By Anthony Breznican
Updated October 03, 2014 at 04:10 PM EDT
Joe McNally/Getty Images

Steve Martin sure seems to be collecting a lot of lifetime achievement awards for a guy who has only lived one lifetime.

Last year, he collected an honorary Oscar for his groundbreaking career in motion pictures. A decade ago, he collected trophies from the Kennedy Center Honors and the American Cinematheque. And today, the American Film Institute selected him as the 43rd recipient of their Life Achievement Award for screen work.

Maybe his many honors are due to the fact that he has mastered so many different talents: stand-up, comedic acting, dramatic acting, writing screenplays, writing stage plays, writing novels, picking the banjo… Or maybe the prematurely white hair makes him seem somehow eternal. It’s hard to say.

Or maybe he is eternal.

Maybe Steve Martin is one of those gods who passes from the infinite realm into our world of mortals because he just wants to feel what it’s like to exist among the puny ones, these sad, soulful mammals scraping out a meager existence upon their damp pebble floating in the cosmos. Perhaps he can bring them some joy as he studies their humility? His first job, after all, was magician at Disneyland, which probably looked to him like our capital city.

Perhaps The Jerk, his first starring role in 1979, was an attempt to mimic a species he couldn’t help but view as pitiful and lost, a well-meaning but hopeless organism, charming in their dim naiveté, yet doomed. Navin Johnson is to the god Steve Martin what Clark Kent is to Superman, a bumbling mask worn by a being who is overcompensating while trying to blend in.

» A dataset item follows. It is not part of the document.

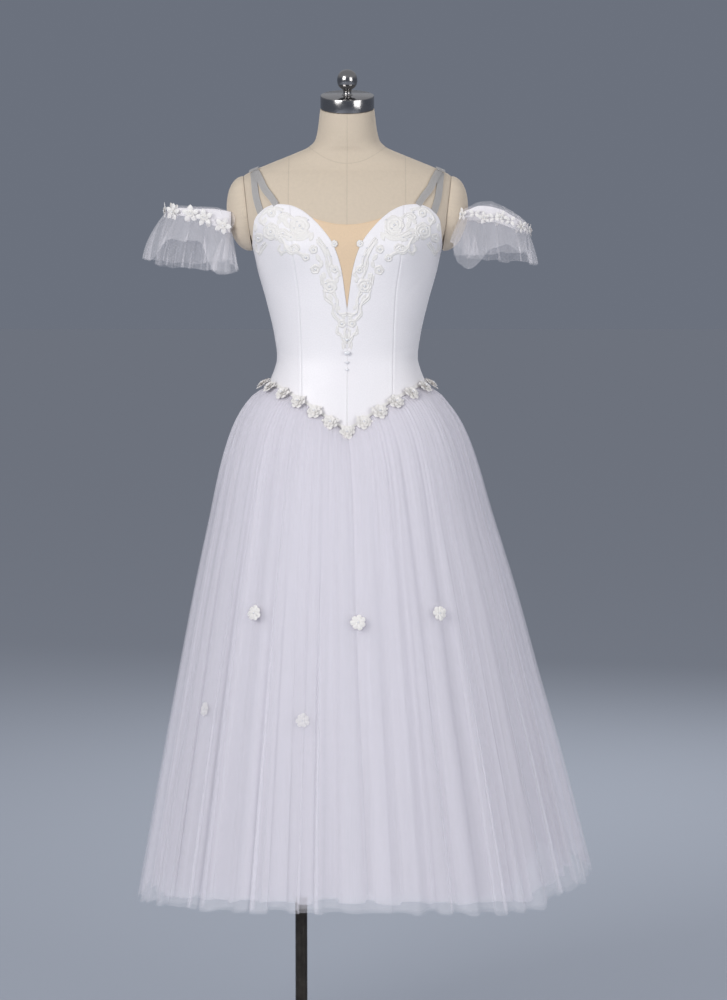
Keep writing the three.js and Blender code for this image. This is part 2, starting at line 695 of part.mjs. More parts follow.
// A sewn flower: petals round a raised middle, lying on its back and facing +Z
function flowerGeometry({ petals, radius, thickness, height }) {
  const count = petals * 2;
  const notch = 0.22;
  const ring = (reach, lobe, z) =>
    Array.from({ length: count }, (_, i) => {
      const angle = (i * Math.PI * 2) / count;
      const r = reach * (i % 2 ? 1 - lobe : 1);
      return new THREE.Vector3(r * Math.cos(angle), r * Math.sin(angle), z);
    });
  return loft([ring(radius, notch, 0), ring(radius, notch, thickness)], height - thickness);
}

// Turns a flower's +Z to face along a normal and sets it at a point
function placed(geometry, point, normal) {
  const turn = new THREE.Quaternion().setFromUnitVectors(new THREE.Vector3(0, 0, 1), normal);
  return geometry.applyQuaternion(turn).translate(point.x, point.y, point.z);
}

// The flower braid that hides the seam between bodice and skirt: a narrow tape with flowers on it
function addBraid() {
  const tapeRing = (lift, out) =>
    Array.from({ length: TAPE.stations }, (_, i) => {
      const turn = (i * 360) / TAPE.stations;
      return bodyPoint(turn, basqueHeight(turn) + lift, BODICE_FACE + TAPE.seat + out);
    });
  const tapeRings = (out) => [tapeRing(TAPE.foot, out), tapeRing(TAPE.height, out)];
  let braid = toSolid(tubeWall(tapeRings(TAPE.wall), tapeRings(0)));
  const line = Array.from({ length: 361 }, (_, i) => bodyPoint(i, basqueHeight(i), BODICE_FACE));
  const lengths = [0];
  for (let i = 1; i < line.length; i++) {
    lengths.push(lengths[i - 1] + line[i].distanceTo(line[i - 1]));
  }
  const total = lengths[lengths.length - 1];
  for (let k = 0; k < BRAID_FLOWERS; k++) {
    const turn = lengths.findIndex((length) => length >= (total * k) / BRAID_FLOWERS);
    const height = basqueHeight(turn) + FLOWER.rise;
    const seat = bodyPoint(turn, height, BODICE_FACE + FLOWER.stand);
    const level = bodyPoint(turn, height, 1).sub(bodyPoint(turn, height, 0));
    const facing = new THREE.Vector3(level.x, level.y, level.z + FLOWER.lean).normalize();
    const flower = placed(flowerGeometry(FLOWER).rotateZ(k * 0.7), seat, facing);
    const { width, rise, from, to } = FLOWER_ROOT;
    const rootSeat = bodyPoint(turn, basqueHeight(turn) + rise, BODICE_FACE + (from + to) / 2);
    const root = placed(new THREE.BoxGeometry(width, width, to - from), rootSeat, level);
    braid = braid.add(toSolid(flower)).add(toSolid(root));
  }
  add("waist_flower_braid", fromSolid(braid), MATERIALS.lace);
}

// How far out a gathered layer's folds stand at one angle, straight between its fold edges
function waveAt(columns, turn) {
  const wrapped = (turn + 360) % 360;
  const next = columns.findIndex((column) => column.turn > wrapped);
  const after = next < 0 ? { ...columns[0], turn: 360 } : columns[next];
  const before = columns[(next < 0 ? columns.length : next) - 1];
  return THREE.MathUtils.mapLinear(wrapped, before.turn, after.turn, before.wave, after.wave);
}

// Single flowers sewn on the outer tulle, each resting on the highest fold under it
function addSkirtFlowers() {
  const layer = SKIRT_LAYERS[0];
  const columns = foldColumns(layer);
  const samples = 24;
  const across = Array.from({ length: samples + 1 }, (_, i) => (2 * i) / samples - 1);
  for (const spot of SKIRT_FLOWERS) {
    const top = basqueHeight(spot.turn);
    const hem = read(HEM, "turn", spot.turn, "height");
    const share = (top - spot.height) / (top - hem);
    const crest = (turn, s) => skirtPoint(layer, turn, 1, s, 0);
    const turnReach = 3;
    const shareReach = 0.04;
    const round = crest(spot.turn + turnReach, share).sub(crest(spot.turn - turnReach, share));
    const up = crest(spot.turn, share - shareReach).sub(crest(spot.turn, share + shareReach));
    const turnStep = (2 * turnReach * SKIRT_FLOWER.radius) / round.length();
    const shareStep = (2 * shareReach * SKIRT_FLOWER.radius) / up.length();
    const normal = round.cross(up).normalize();
    const base = crest(spot.turn, share);
    const spots = across.flatMap((i) => across.map((j) => [i, j])).filter(([i, j]) => i * i + j * j <= 1);
    const lifts = spots.map(([i, j]) => {
      const turn = spot.turn + i * turnStep;
      const cloth = skirtPoint(layer, turn, waveAt(columns, turn), share + j * shareStep, TULLE_WALL / 2);
      return cloth.sub(base).dot(normal);
    });
    const seat = base.addScaledVector(normal, Math.max(...lifts) + 1.5 * SEAM_GAP);
    add(spot.name, placed(flowerGeometry(SKIRT_FLOWER), seat, normal), MATERIALS.lace);
  }
}

// The figure's surface on a ray at one x: lift is 0 to the front, 90 straight up and 180 to the back
function surfaceFrom(x, lift) {
  const from = new THREE.Vector3(x, RAY_START.y, RAY_START.z);
  const ray = new THREE.Vector3(0, -Math.cos(radians(lift)), Math.sin(radians(lift)));
  let [near, far] = [0, RAY_START.reach];
  for (let i = 0; i < 40; i++) {
    const middle = (near + far) / 2;
    const p = from.clone().addScaledVector(ray, middle);
    const half = read(FIGURE, "height", p.z, "half");
    const sine = Math.min(1, (Math.abs(x) / half) ** (BODY_SQUARENESS / 2));
    const turn = THREE.MathUtils.radToDeg(Math.asin(sine));
    const behindFront = p.y > figurePoint(turn, p.z).y;
    const beforeBack = p.y < figurePoint(180 - turn, p.z).y;
    const inside = half > Math.abs(x) && behindFront && beforeBack;
    if (inside) near = middle;
    else far = middle;
  }
  return from.addScaledVector(ray, near);
}

// A ribbon of elastic over the figure between stations of x and lift
function strapGeometry(stations, steps, half, seat, wall) {
  const at = (share) => {
    const place = Math.min(share, 1) * (stations.length - 1);
    const row = Math.min(Math.floor(place), stations.length - 2);
    const mix = (i) => THREE.MathUtils.lerp(stations[row][i], stations[row + 1][i], place - row);
    return [mix(0), mix(1)];
  };
  const rings = Array.from({ length: steps + 1 }, (_, i) => {
    const [x, lift] = at(i / steps);
    const [ax, al] = at(Math.max(0, i / steps - 0.05));
    const [bx, bl] = at(Math.min(1, i / steps + 0.05));
    const radius = surfaceFrom(x, lift).distanceTo(new THREE.Vector3(x, RAY_START.y, RAY_START.z));
    const [dx, dq] = [bx - ax, radians(bl - al) * radius];
    const length = Math.hypot(dx, dq);
    const across = [-half, half].map((w) => {
      const [px, pl] = [x - (w * dq) / length, lift + THREE.MathUtils.radToDeg((w * dx) / length / radius)];
      const side = surfaceFrom(px + 1.5, pl).sub(surfaceFrom(px - 1.5, pl));
      const up = surfaceFrom(px, pl + 1.5).sub(surfaceFrom(px, pl - 1.5));
      return [surfaceFrom(px, pl), side.cross(up).normalize()];
    });
    const inner = across.map(([p, n]) => p.clone().addScaledVector(n, seat));
    const outer = across.map(([p, n]) => p.clone().addScaledVector(n, seat + wall));
    return [...inner, ...outer.reverse()];
  });
  return loft(rings);
}

function addStraps() {
  const cupCut = [
    ...CUP_EDGE.slice(5, 14).map((row) => [row.across, row.height + SEAM_GAP]),
    [152.5, 1390],
    [38, 1390],
  ];
  const backCut = [...BACK_EDGE.map((row) => [row.across, row.height + SEAM_GAP]), [175, 1330], [0, 1330]];
  for (const [side, sign] of [["left", -1], ["right", 1]]) {
    const straps = [
      {
        name: "strap_front_outer", steps: 11, seat: STRAP.seat, cut: cupCut, facing: "front",
        stations: [[137, 32], [145, 48], [STRAP_TOP.across + 0.5, STRAP_TOP.lift]],
      },
      {
        name: "strap_front_inner", steps: 9, seat: STRAP.seat + STRAP.wall + 2 * SEAM_GAP, cut: cupCut,
        facing: "front", stations: [[111, 36], [130, 53], [STRAP_TOP.across - 4, STRAP_TOP.lift - 2]],
      },
      {
        name: "strap_back", steps: 18, seat: STRAP.seat, cut: backCut, facing: "back",
        stations: [[STRAP_TOP.across, STRAP_TOP.lift + 1.5], [149, 100], [140, 125], [118, 160], [104, 190]],
      },
    ];
    for (const strap of straps) {
      const ribbon = strapGeometry(strap.stations, strap.steps, STRAP.half, strap.seat, STRAP.wall);
      let solid = toSolid(ribbon).subtract(outlinePrism(strap.cut, strap.facing));
      if (sign < 0) solid = solid.mirror([1, 0, 0]);
      add(`${strap.name}_${side}`, fromSolid(solid), MATERIALS.strap);
    }
  }
}

// One armlet: a band on the form's peg, two gathered frills below it and a lace trim round their seam
function addArmlet(spec) {
  const { sign, side } = spec;
  const tilt = radians(spec.tilt);
  const middle = new THREE.Vector3(sign * spec.across, 0, spec.height);
  const down = new THREE.Vector3(sign * Math.sin(tilt), 0, -Math.cos(tilt));
  const outward = new THREE.Vector3(sign * Math.cos(tilt), 0, Math.sin(tilt));
  const back = new THREE.Vector3(0, 1, 0);
  const onRing = (turn, along, radius) => {
    const angle = radians(turn);
    const p = middle.clone().addScaledVector(down, along);
    p.addScaledVector(outward, radius * Math.cos(angle));
    return p.addScaledVector(back, radius * Math.sin(angle));
  };
  const ordered = (rings) => (sign > 0 ? rings : rings.map((ring) => [...ring].reverse()));
  const wall = (rings, thickness) => tubeWall(ordered(rings(thickness)), ordered(rings(0)));
  const bandRadius = (along) =>
    THREE.MathUtils.lerp(ARMLET.bandTop, ARMLET.bandFoot, along / ARMLET.bandLength);

  const bandCount = 24;
  const bandTurns = Array.from({ length: bandCount }, (_, c) => (c * 360) / bandCount);
  const bandRing = (along, out) => bandTurns.map((turn) => onRing(turn, along, bandRadius(along) + out));
  const bandRings = (out) => [bandRing(ARMLET.bandLength, out), bandRing(0, out)];
  add(`armlet_band_${side}`, wall(bandRings, CLOTH_WALL), MATERIALS.bodice);

  const frillTop = ARMLET.bandLength + SEAM_GAP;
  for (const frill of ARMLET_FRILLS) {
    const columns = foldColumns(frill);
    const place = (column, share, out) => {
      const fall = read(spec.hem, "turn", column.turn, "fall");
      const length = frill.name === "frill_top" ? fall : spec.underLength;
      const along = THREE.MathUtils.lerp(frillTop, length, share);
      const flare = THREE.MathUtils.clamp((along - frillTop) / (ARMLET.flareLength - frillTop), 0, 1);
      const open = Math.sin((flare * Math.PI) / 2) ** ARMLET.puff;
      const seat = ARMLET.bandFoot + SEAM_GAP + frill.stack * FRILL_STACK;
      const hem = read(spec.hem, "turn", column.turn, "out") - frill.inset + frill.depth * column.wave;
      return onRing(column.turn, along, THREE.MathUtils.lerp(seat, hem, open) + out);
    };
    const rings = (out) => [1, 0.42, 0].map((share) => columns.map((column) => place(column, share, out)));
    add(`armlet_${frill.name}_${side}`, wall(rings, TULLE_WALL), MATERIALS.tulle);
  }

  const trimCount = 28;
  const scallop = 2.5;
  const trimHeight = 11;
  const trimRings = (out) =>
    [1, 0].map((low) =>
      Array.from({ length: trimCount }, (_, c) => {
        const notch = c % 2 ? scallop : 0;
        const foot = ARMLET.bandLength - SEAM_GAP;
        const along = low ? foot - notch : foot - trimHeight + notch;
        return onRing((c * 360) / trimCount, along, bandRadius(along) + CLOTH_WALL + 2 * SEAM_GAP + out);
      }),
    );
  add(`armlet_lace_${side}`, wall(trimRings, LACE_WALL), MATERIALS.lace);

  const plateRadius = bandRadius(ARMLET.plateDown) * Math.cos(Math.PI / bandCount) - SEAM_GAP;
  const plate = new THREE.CylinderGeometry(plateRadius, plateRadius, ARMLET.plateWall, bandCount);
  plate.applyQuaternion(new THREE.Quaternion().setFromUnitVectors(new THREE.Vector3(0, -1, 0), down));
  const plateMiddle = middle.clone().addScaledVector(down, ARMLET.plateDown);
  plate.translate(plateMiddle.x, 0, plateMiddle.z);
  const pegHeight = spec.height + ARMLET_PEG.rise;
  const inner = SHOULDER_CUT.across + SHOULDER_CAP.bulge - ARMLET_PEG.socket + 2 * SEAM_GAP;
  const start = new THREE.Vector3(sign * inner, 0, pegHeight);
  const bend = new THREE.Vector3(plateMiddle.x + sign * ARMLET_PEG.radius, 0, pegHeight);
  const stem = new THREE.Vector3(plateMiddle.x, 0, pegHeight);
  const peg = toSolid(plate).add(rodSolid(start, bend)).add(rodSolid(stem, plateMiddle));
  add(`form_arm_peg_${side}`, fromSolid(peg), MATERIALS.chrome);
}

// A round rod between two points
function rodSolid(from, to) {
  const axis = to.clone().sub(from);
  const bar = new THREE.CylinderGeometry(ARMLET_PEG.radius, ARMLET_PEG.radius, axis.length(), 12);
  const turn = new THREE.Quaternion().setFromUnitVectors(new THREE.Vector3(0, 1, 0), axis.normalize());
  bar.applyQuaternion(turn);
  const centre = from.clone().lerp(to, 0.5);
  return toSolid(bar.translate(centre.x, centre.y, centre.z));
}

addForm();
addBodice();
addLace();
addBeads();
addSkirt();
addBraid();
addSkirtFlowers();
addStraps();
ARMLETS.forEach(addArmlet);

export default tutu;
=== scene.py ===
import bmesh
import bpy
import numpy as np
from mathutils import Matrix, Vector


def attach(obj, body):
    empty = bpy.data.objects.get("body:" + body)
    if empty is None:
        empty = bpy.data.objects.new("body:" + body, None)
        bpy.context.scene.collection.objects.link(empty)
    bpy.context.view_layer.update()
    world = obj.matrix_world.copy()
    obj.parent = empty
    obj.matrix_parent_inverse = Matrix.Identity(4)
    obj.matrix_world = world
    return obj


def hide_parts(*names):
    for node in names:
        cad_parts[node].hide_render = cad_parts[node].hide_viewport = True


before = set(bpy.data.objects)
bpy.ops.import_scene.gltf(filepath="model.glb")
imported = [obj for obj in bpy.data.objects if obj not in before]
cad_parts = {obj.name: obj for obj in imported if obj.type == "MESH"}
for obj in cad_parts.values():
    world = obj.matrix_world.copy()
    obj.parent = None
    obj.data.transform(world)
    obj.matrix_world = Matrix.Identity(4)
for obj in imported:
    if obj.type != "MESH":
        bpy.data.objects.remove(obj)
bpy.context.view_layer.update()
MM = 0.001


# The stand: a round plate on the floor, a pole to the left of the form's middle, a collar at the pole's foot and a
# socket under the form. Turned steel under dark bronze paint, rubbed lighter in places.
def quads(rows, columns):
    """The four corners of every cell of a grid whose points are numbered row by row."""
    number = np.arange(rows * columns).reshape(rows, columns)
    return np.stack([number[:-1, :-1], number[:-1, 1:], number[1:, 1:], number[1:, :-1]], -1).reshape(-1, 4)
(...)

That’s why he had to eventually make his physical body completely devoid of color. Vibrant Steve Martin was just too obvious.

Egads, it all makes sense now. Steve Martin didn’t start to go serious on us with films like Roxanne and L.A. Story; this otherworldly genius was merely getting better at observing and reflecting our subtle nuances and emotions. And of course, he can still chuckle mordantly at our innate sadness and foibles.

The man is regarded as a connoisseur and collector of fine art, but to Steve Martin, maybe these masterworks by our greatest painters are regarded with the same patient affection a kindergarten teacher has for the clumsy crayon scribbles her children present for the bulletin board.

Will he return to his home planet, dimension, or nether-realm someday, content with having imbued us with some of his grace? Will he hold out a banjo to his fellow gods and explain that it’s the only instrument he could play fast enough to keep from losing interest? Will they nod appreciatively as he favors them with some of our rollicking tribal melodies?

Will they nod silently as they watch Planes, Trains and Automobiles while he explains somberly, “This is was a joint research project by myself and Mr. Candy, whom you all know …”

The American Film Institute award will be presented to Martin at a black-tie gala in Los Angeles on June 4. Maybe he will reveal his true self to us then.

Or perhaps Steve Martin will remain undercover here in our world indefinitely, ageless and ever curious, collecting lifetime achievement award after lifetime achievement award until all other organic existence on our planet has gone to dust… and his is the only lifetime that still exists.